Dans son remarquable essai sur les procédés de représentation du relief, Jean-Pierre Nardy rapproche les hachures normalisées et les courbes de niveau au niveau conceptuel : ces deux procédés, représentant le relief par un effet d’extrusion d’une vision verticale (par traits dans le sens de la pente pour les hachures, par niveaux équidistants pour les courbes), s’adaptaient particulièrement bien aux nouvelles théories orogéniques de la fin du 19e siècle, qui privilégiaient l’action sculpturale de l’érosion sur l’explication architecturale de l’édification des montagnes840. Mais il les différencie au niveau pratique : les hachures normalisées donnent « une représentation remarquables des reliefs en jouant sur des effets de modelé […] au détriment de la précision de la carte », alors que les courbes de niveau permettent « d’atteindre cette précision », mais avec un résultat « totalement inexpressif sur le plan visuel »841.
Si cette différenciation reprend les arguments généralement avancés pour l’un et l’autre procédés par les cartographes du 19e siècle, elle se heurte à l’écueil traditionnel en histoire de la cartographie d’une acception trop vague du terme « précision ». D’une façon générale, j’estime que ce concept devrait être manié avec plus de précaution dans une perspective d’histoire des sciences et des techniques. Dans le cas particulier des hachures normalisées, le procédé en lui-même n’interdit pas fondamentalement une représentation précise, c’est-à-dire basée sur des mesures détaillées du terrain dont la marge d’erreur à l’échelle de représentation est inférieure à la finesse de rédaction, d’impression et de lecture de la carte (généralement un demi millimètre). Si les hachures normalisées de la carte d’état-major n’avaient pas atteint une telle précision de la représentation, c’était pour de multiples raisons que j’ai déjà évoquées, qui n’avaient aucun lien strict avec le procédé des hachures normalisées lui-même. Celui-ci pouvait parfaitement être utilisé pour représenter les données entièrement géométriques issues des levés de précision.
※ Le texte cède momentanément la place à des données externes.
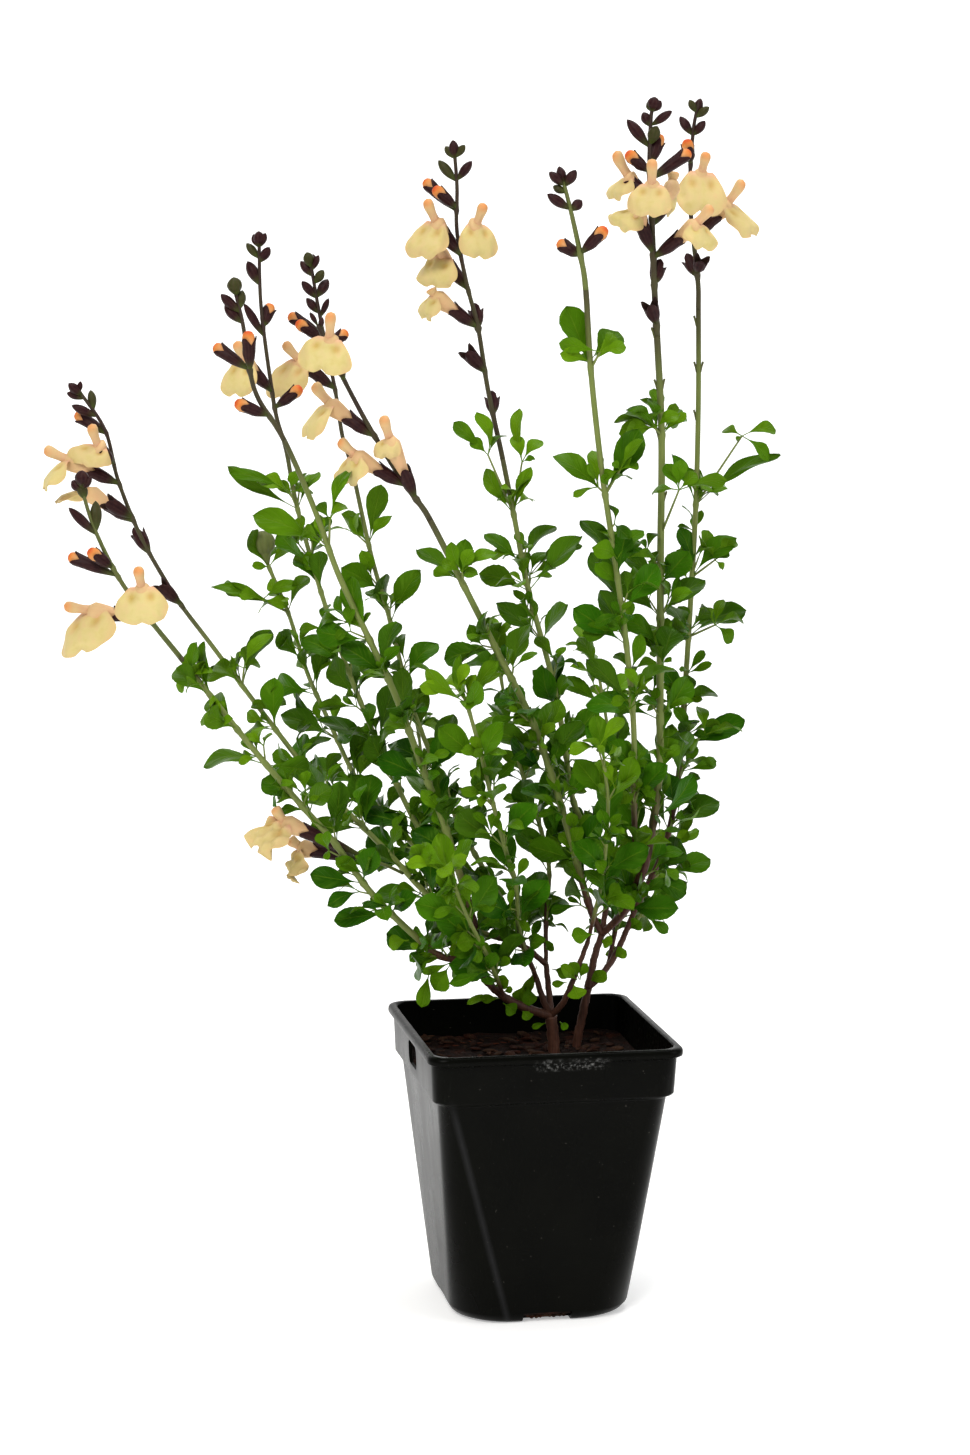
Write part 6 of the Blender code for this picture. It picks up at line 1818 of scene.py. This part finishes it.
def mesh_from_cuts(body, boxes):
    """Cuts rounded boxes from a body and keeps the result as its mesh."""
    cutters = bpy.data.collections.new("pot_cutters")
    bpy.context.scene.collection.children.link(cutters)
    for middle, size, round_ in boxes:
        shape = bmesh.new()
        bmesh.ops.create_cube(shape, size=1)
        bmesh.ops.transform(shape, matrix=Matrix.Diagonal((*size, 1)), verts=shape.verts)
        if round_:
            thin = int(np.argmin(size))
            spans = ((edge, edge.verts[0].co - edge.verts[1].co) for edge in shape.edges)
            edges = [edge for edge, span in spans if abs(span[thin]) > size[thin] / 2]
            bmesh.ops.bevel(shape, geom=edges, offset=round_, segments=5, profile=0.5, affect="EDGES")
        bmesh.ops.translate(shape, vec=middle, verts=shape.verts)
        mesh = bpy.data.meshes.new("cutter")
        shape.to_mesh(mesh)
        shape.free()
        cutters.objects.link(bpy.data.objects.new("cutter", mesh))
    cut = body.modifiers.new("cut", "BOOLEAN")
    cut.operation, cut.operand_type, cut.collection, cut.solver = "DIFFERENCE", "COLLECTION", cutters, "EXACT"
    bpy.context.view_layer.update()
    mesh = bpy.data.meshes.new_from_object(body.evaluated_get(bpy.context.evaluated_depsgraph_get()))
    body.modifiers.clear()
    body.data = mesh
    mesh.set_sharp_from_angle(angle=math.radians(35))
    for cutter in list(cutters.objects):
        bpy.data.objects.remove(cutter)
    bpy.data.collections.remove(cutters)


def make_stage(lamps):
    """A pale floor that runs level, up a quarter of a circle and on as an upright backdrop, lights and camera."""
    back = np.linspace(0, 1, 24)[:, None]
    turn = np.clip((back - 0.4) / 0.3, 0, 1) * math.pi / 2
    y = np.interp(back, (0, 0.4), (-3.0, 1.6)) + FLOOR_CURVE * np.sin(turn)
    z = FLOOR_CURVE * (1 - np.cos(turn)) + np.clip(back - 0.7, 0, 1) * 6
    skin = Skin()
    skin.add(triples(np.linspace(-4, 4, 9), y, z) - (0, 0, FLOOR_SUNK), (0, 0, 0))
    skin.build("floor", floor_finish())
    for name, place, size, power, warm in LIGHTS:
        light = bpy.data.lights.new(name, "AREA")
        light.shape, light.size, light.energy, light.color = "DISK", size, power * lamps, warm
        aim = Vector(LIGHTS_AIM) - Vector(place)
        turn = aim.to_track_quat("-Z", "Y").to_matrix().to_4x4()
        linked(name, light).matrix_world = Matrix.Translation(place) @ turn
    bpy.context.scene.view_settings.view_transform = "Standard"
    world = bpy.data.worlds.new("studio")
    world.use_nodes = True
    sky = world.node_tree.nodes["Background"].inputs
    sky["Color"].default_value, sky["Strength"].default_value = SKY, SKY_STRENGTH
    bpy.context.scene.world = world
    lens = bpy.data.cameras.new("camera")
    lens.sensor_fit, lens.sensor_height = "VERTICAL", SENSOR
    lens.lens = SENSOR * VIEW_FOCAL / (2 * VIEW_MIDDLE[1])
    camera = linked("camera", lens)
    camera.matrix_world = Matrix.Translation(EYE) @ Matrix((RIGHT, UP, -FORWARD)).transposed().to_4x4()
    bpy.context.scene.camera = camera


# Soft lights: name, place, width in metres, power in watts and colour.
LIGHTS = [
    ("key", (-1.6, -2.4, 2.6), 1.6, 90.0, (1.0, 0.98, 0.95)),
    ("fill", (2.4, -1.6, 1.6), 1.8, 32.0, (0.97, 0.98, 1.0)),
    ("top", (0.2, 0.3, 2.8), 1.6, 42.0, (1.0, 1.0, 1.0)),
]
LIGHTS_AIM = (0, 0, 0.3)
SKY = (1.0, 1.0, 1.0, 1.0)
SKY_STRENGTH = 0.32
SENSOR = 36.0  # height of the camera's sensor in mm
FLOOR_CURVE = 0.8
FLOOR_SUNK = 0.0002


def whole(name, description, default, least, most):
    """A whole number that the user can change."""
    return bpy.props.IntProperty(name=name, description=description, default=default, min=least, max=most)


def amount(name, description, default, **rest):
    """A length or share that the user can change."""
    return bpy.props.FloatProperty(name=name, description=description, default=default, **rest)


def tone(name, description, default):
    """A colour that the user can change."""
    limits = {"subtype": "COLOR", "min": 0.0, "max": 1.0}
    return bpy.props.FloatVectorProperty(name=name, description=description, default=default, **limits)


class SalviaSettings(bpy.types.PropertyGroup):
    """Settings of the salvia that can be changed before it is built."""

    axil_leaves: whole("Young leaves", "Most young leaves in the axil of each leaf", 3, 1, 8)
    calyx_wide: amount(
        "Calyx width", "Width of an open calyx at its mouth", 0.0076, min=0.003, max=0.012, unit="LENGTH"
    )
    chips: whole("Bark chips", "Number of loose bark chips on the soil", 420, 0, 2000)
    chip_long: amount(
        "Chip length", "Length of the longest bark chip", 0.0097, min=0.003, max=0.02, unit="LENGTH"
    )
    lamps: amount(
        "Lamps", "Share of their plain power at which the studio lamps burn", 1.0, min=0.0, subtype="FACTOR"
    )
    leaf_dark: tone("Dark leaf", "Green of the oldest leaves", (0.003, 0.036, 0.001))
    leaf_light: tone("Light leaf", "Green of full-grown leaves in good light", (0.026, 0.112, 0.002))
    leaf_young: tone("Young leaf", "Yellow green of the newest leaves", (0.115, 0.235, 0.004))
    petal_warm: tone("Warm petal", "Deeper cream of the flowers", (0.540, 0.425, 0.140))
    petal_light: tone("Light petal", "Palest cream of the flowers", (0.640, 0.570, 0.270))
    petal_tip: tone("Petal tip", "Orange of the tips that are about to open", (0.620, 0.170, 0.016))
    calyx_dark: tone("Dark calyx", "Deepest maroon of the calyces", (0.009, 0.002, 0.003))
    calyx_light: tone("Light calyx", "Palest maroon of the calyces", (0.040, 0.009, 0.012))
    pot_colour: tone("Pot", "Greyest tone of the black pot", (0.0030, 0.0031, 0.0020))


class SALVIA_OT_pot(bpy.types.Operator):
    """Build the moulded pot"""

    bl_idname = "salvia.pot"
    bl_label = "Pot"

    def execute(self, context):
        make_pot_skin(pot_finish(context.scene.salvia))
        return {"FINISHED"}


class SALVIA_OT_soil(bpy.types.Operator):
    """Build the soil and its loose chips of bark"""

    bl_idname = "salvia.soil"
    bl_label = "Soil"

    def execute(self, context):
        paint = soil_finish()
        make_soil_skin(paint, context.scene.salvia.chips, context.scene.salvia.chip_long)
        make_drain_crumbs(paint)
        return {"FINISHED"}


class SALVIA_OT_crowns(bpy.types.Operator):
    """Build the two woody feet of the plant"""

    bl_idname = "salvia.crowns"
    bl_label = "Woody crowns"

    def execute(self, context):
        bark = stem_finish()
        for crown in ("crown_left", "crown_right"):
            make_crown(crown, bark)
        make_foot_leaves(leaf_finish(context.scene.salvia))
        return {"FINISHED"}


class SALVIA_OT_stems(bpy.types.Operator):
    """Build the leafy stems"""

    bl_idname = "salvia.stems"
    bl_label = "Leafy stems"

    def execute(self, context):
        looks = context.scene.salvia
        paints = stem_finish(), leaf_finish(looks)
        for stem in STEMS:
            if stem != "low_left":
                make_leafy_stem(stem, looks.axil_leaves, *paints)
        return {"FINISHED"}


class SALVIA_OT_spikes(bpy.types.Operator):
    """Build the flower spikes with their calyces and buds"""

    bl_idname = "salvia.spikes"
    bl_label = "Flower spikes"

    def execute(self, context):
        looks = context.scene.salvia
        paints = stem_finish(), calyx_finish(looks), petal_finish(looks)
        for stem, plan in STEMS.items():
            if plan.spike:
                make_spike(stem, looks.calyx_wide, *paints)
        return {"FINISHED"}


class SALVIA_OT_flowers(bpy.types.Operator):
    """Build the open corollas"""

    bl_idname = "salvia.flowers"
    bl_label = "Flowers"

    def execute(self, context):
        paint = petal_finish(context.scene.salvia)
        for flower in place_flowers():
            make_flower(flower, paint)
        return {"FINISHED"}


class SALVIA_OT_stage(bpy.types.Operator):
    """Build the floor, the lights and the camera"""

    bl_idname = "salvia.stage"
    bl_label = "Studio"

    def execute(self, context):
        make_stage(context.scene.salvia.lamps)
        return {"FINISHED"}


PIECES = (
    SALVIA_OT_pot, SALVIA_OT_soil, SALVIA_OT_crowns, SALVIA_OT_stems, SALVIA_OT_spikes, SALVIA_OT_flowers,
    SALVIA_OT_stage,
)


class SALVIA_PT_panel(bpy.types.Panel):
    """One button for each part of the salvia"""

    bl_idname = "SALVIA_PT_panel"
    bl_label = "Potted salvia"
    bl_space_type = "VIEW_3D"
    bl_region_type = "UI"
    bl_category = "Salvia"

    def draw(self, context):
        for key in SalviaSettings.__annotations__:
            self.layout.prop(context.scene.salvia, key)
        for piece in PIECES:
            self.layout.operator(piece.bl_idname)


CLASSES = (SalviaSettings, *PIECES, SALVIA_PT_panel)


def register():
    """Makes the settings, the operators and the panel known to Blender."""
    for kind in CLASSES:
        bpy.utils.register_class(kind)
    bpy.types.Scene.salvia = bpy.props.PointerProperty(type=SalviaSettings)


def unregister():
    """Takes them away again."""
    del bpy.types.Scene.salvia
    for kind in reversed(CLASSES):
        bpy.utils.unregister_class(kind)


def main():
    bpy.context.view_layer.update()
    register()
    for piece in PIECES:
        getattr(bpy.ops.salvia, piece.bl_idname.split(".")[1])()


if __name__ == "__main__":
    main()
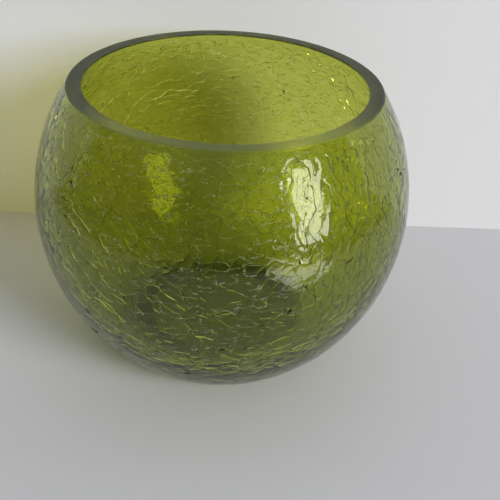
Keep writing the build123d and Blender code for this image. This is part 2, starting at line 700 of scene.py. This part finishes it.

L’analyse de Jean-Pierre Nardy mérite d’être clarifiée. A mes yeux, le facteur de différenciation entre les hachures normalisées et les courbes de niveau ne se trouve pas dans la précision de la carte, mais dans la précision de son utilisation. Si dans une brochure de 1818, l’ingénieur géographe Bonne avait sous-entendu que les hachures normalisées rehaussées d’un éclairage vertical permettait la mesure842, tout le monde reconnaissait dans la pratique qu’il n’était pas possible de mesurer facilement l’angle d’une pente ou un dénivelé sur une carte en hachures, contrairement à une carte en courbes de niveau. La mutation ne se situait donc pas dans la précision intrinsèque à un procédé de représentation du relief, mais dans la possibilité d’effectuer des mesures du relief sur la carte, c’est-à-dire dans une géométrisation de l’utilisation de la carte. Couplée à la généralisation de la mesure instrumentale du relief – d’ailleurs exigée pour le tracé précis des courbes de niveau –, celle-ci marquait la géométrisation complète de la représentation cartographique du relief, depuis le recueil des données jusqu’à leur utilisation, c’est-à-dire la généralisation d’une cartographie scientifique dans le sens de basée sur la mesure.
A mes yeux, les hachures normalisées constituaient un procédé de transition entre les approches figuratives et géométriques de la représentation du relief. Leur emploi relativement bref, leur inscription à la fois dans la fin du système technique de l’impression en taille-douce et dans le début de la géométrisation de la représentation du relief, l’utilisation pour leur tracé même du nouveau procédé des courbes de niveau, sont autant d’éléments confirmant mon hypothèse. Mais cette nature de transition supposait aussi une certaine proximité entre les deux procédés qui, bien que dissimulée par l’abandon rapide des hachures, se manifesta dans la problématique de l’expressivité de la représentation cartographique du relief.
Ce rapprochement peut d’ailleurs être étendu à la généralisation de la vision verticale du relief dans la cartographie à la fin du 18e siècle, contemporaine de l’affirmation des premières théories fluvialistes.
NARDY Jean-Pierre. Cartographies de la montagne. Op. cit., p. 78-79.
Voir supra, partie 1, chapitre 3.3.1.4, et BONNE Chevalier. Considérations… Op. cit.